┌─ Data shown

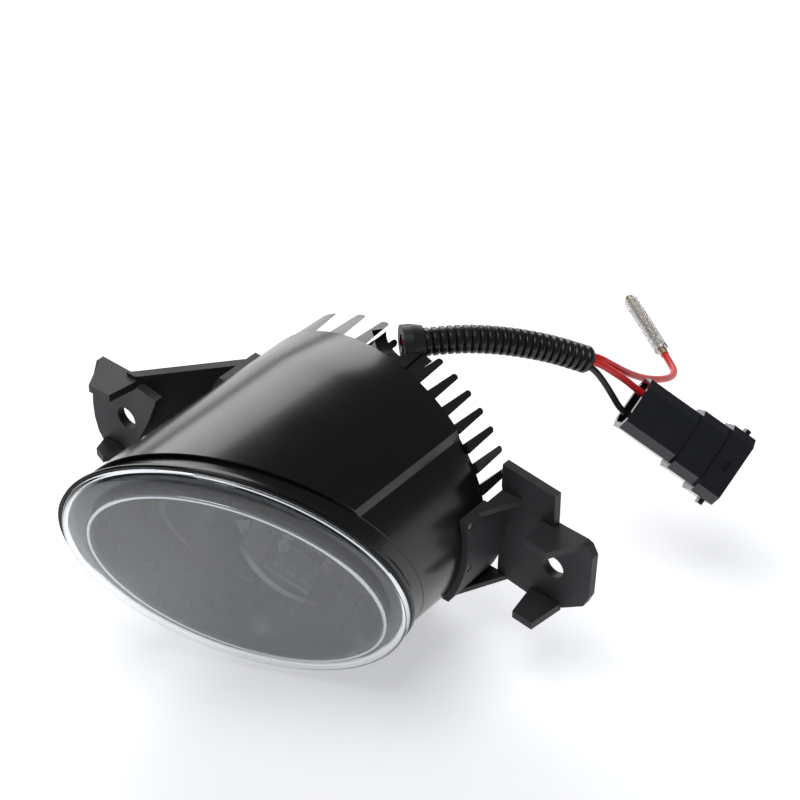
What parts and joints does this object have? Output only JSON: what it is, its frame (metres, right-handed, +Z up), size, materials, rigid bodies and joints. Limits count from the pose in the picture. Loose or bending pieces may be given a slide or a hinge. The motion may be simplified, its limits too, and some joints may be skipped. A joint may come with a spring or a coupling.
{
  "type": "fog light",
  "caption": "Round-bodied automotive LED fog light with a swept oval lens, finned heat sink, bolt ears and a short harness to a two-pole plug and a bullet connector.",
  "frame": {"origin": "on the lamp's axis, midway between the two ear bolt holes", "axes": "+X to the right seen from the front, -Y the way the light shines, +Z up"},
  "size_m": [0.1641, 0.2072, 0.0952],
  "materials": {
    "glass": "clear, faintly smoked",
    "casing": "gloss black powder coat on die-cast metal",
    "sink": "semi-gloss black die casting",
    "bracket": "matte moulded black plastic with fine grain",
    "seal": "soft black rubber",
    "bezel": "smoke grey moulded plastic",
    "reflector": "vacuum-metallised",
    "metal": "milled",
    "board": "white solder mask",
    "driver": "green circuit board",
    "emitter": "phosphor yellow",
    "pad": "grey silicone",
    "steel": "zinc plated",
    "component": "moulded",
    "conduit": "semi-gloss corrugated nylon",
    "gland": "moulded rubber",
    "red_wire": "smooth insulation",
    "black_wire": "smooth insulation",
    "plug": "gloss moulded nylon",
    "brass": "tin plated brass",
    "sleeve": "translucent soft vinyl"
  },
  "bodies": {
    "lamp": {"front_casing": "casing", "lens_seal": "seal", "outer_lens": "glass", "inner_bezel": "bezel", "reflector": "reflector", "led_shelf": "metal", "thermal_pads": "pad", "led_boards": "board", "led_emitters": "emitter", "led_board_screws": "steel", "heat_sink": "sink", "casing_seal": "seal", "driver_board": "driver", "driver_coil": "component", "driver_capacitors": "component", "driver_screws": "steel", "housing_screws": "steel", "right_bracket": "bracket", "left_bracket": "bracket", "bracket_screws": "steel", "cable_gland": "gland", "conduit": "conduit", "black_wire": "black_wire", "red_wire": "red_wire", "bullet_wire": "red_wire", "plug_housing": "plug", "plug_pins": "brass", "plug_wire_seals": "gland", "bullet_terminal": "brass"},
    "sleeve": {"bullet_sleeve": "sleeve"}
  },
  "joints": [
    {"name": "sleeve_slide", "type": "slide", "parent": "lamp", "child": "sleeve", "axis": [-0.8488, 0.5239, 0.071], "range_m": [-0.005, 0.003]}
  ]
}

└─

Write the complete data out, exactly as above.

• **Solution for this exercise**
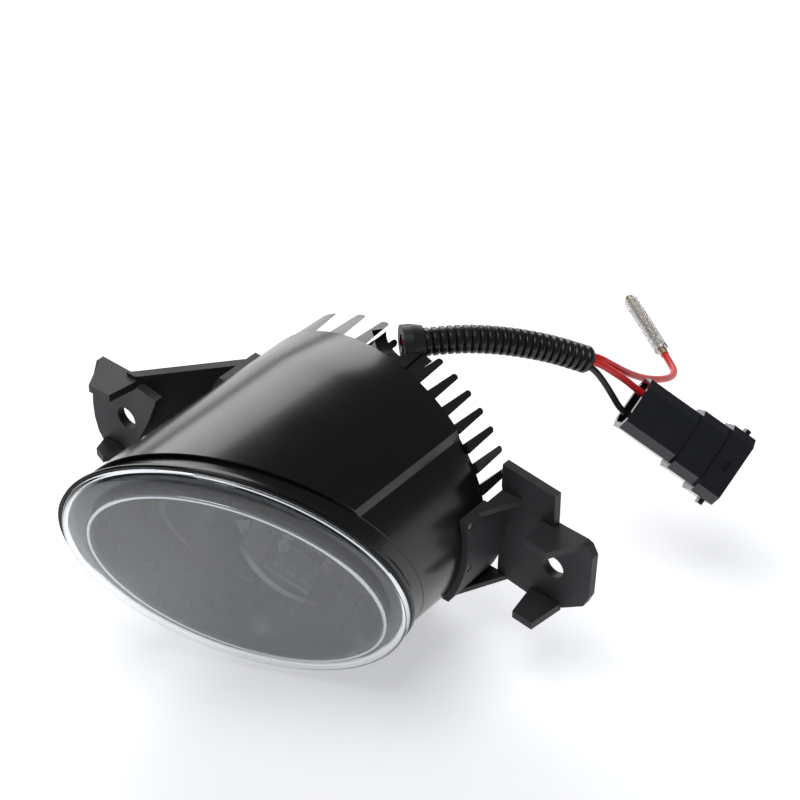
What parts and joints does this object have? Output only JSON: what it is, its frame (metres, right-handed, +Z up), size, materials, rigid bodies and joints. Limits count from the pose in the picture. Loose or bending pieces may be given a slide or a hinge. The motion may be simplified, its limits too, and some joints may be skipped. A joint may come with a spring or a coupling.
{
  "type": "fog light",
  "caption": "Round-bodied automotive LED fog light with a swept oval lens, finned heat sink, bolt ears and a short harness to a two-pole plug and a bullet connector.",
  "frame": {"origin": "on the lamp's axis, midway between the two ear bolt holes", "axes": "+X to the right seen from the front, -Y the way the light shines, +Z up"},
  "size_m": [0.1641, 0.2072, 0.0952],
  "materials": {
    "glass": "clear, faintly smoked",
    "casing": "gloss black powder coat on die-cast metal",
    "sink": "semi-gloss black die casting",
    "bracket": "matte moulded black plastic with fine grain",
    "seal": "soft black rubber",
    "bezel": "smoke grey moulded plastic",
    "reflector": "vacuum-metallised",
    "metal": "milled",
    "board": "white solder mask",
    "driver": "green circuit board",
    "emitter": "phosphor yellow",
    "pad": "grey silicone",
    "steel": "zinc plated",
    "component": "moulded",
    "conduit": "semi-gloss corrugated nylon",
    "gland": "moulded rubber",
    "red_wire": "smooth insulation",
    "black_wire": "smooth insulation",
    "plug": "gloss moulded nylon",
    "brass": "tin plated brass",
    "sleeve": "translucent soft vinyl"
  },
  "bodies": {
    "lamp": {"front_casing": "casing", "lens_seal": "seal", "outer_lens": "glass", "inner_bezel": "bezel", "reflector": "reflector", "led_shelf": "metal", "thermal_pads": "pad", "led_boards": "board", "led_emitters": "emitter", "led_board_screws": "steel", "heat_sink": "sink", "casing_seal": "seal", "driver_board": "driver", "driver_coil": "component", "driver_capacitors": "component", "driver_screws": "steel", "housing_screws": "steel", "right_bracket": "bracket", "left_bracket": "bracket", "bracket_screws": "steel", "cable_gland": "gland", "conduit": "conduit", "black_wire": "black_wire", "red_wire": "red_wire", "bullet_wire": "red_wire", "plug_housing": "plug", "plug_pins": "brass", "plug_wire_seals": "gland", "bullet_terminal": "brass"},
    "sleeve": {"bullet_sleeve": "sleeve"}
  },
  "joints": [
    {"name": "sleeve_slide", "type": "slide", "parent": "lamp", "child": "sleeve", "axis": [-0.8488, 0.5239, 0.071], "range_m": [-0.005, 0.003]}
  ]
}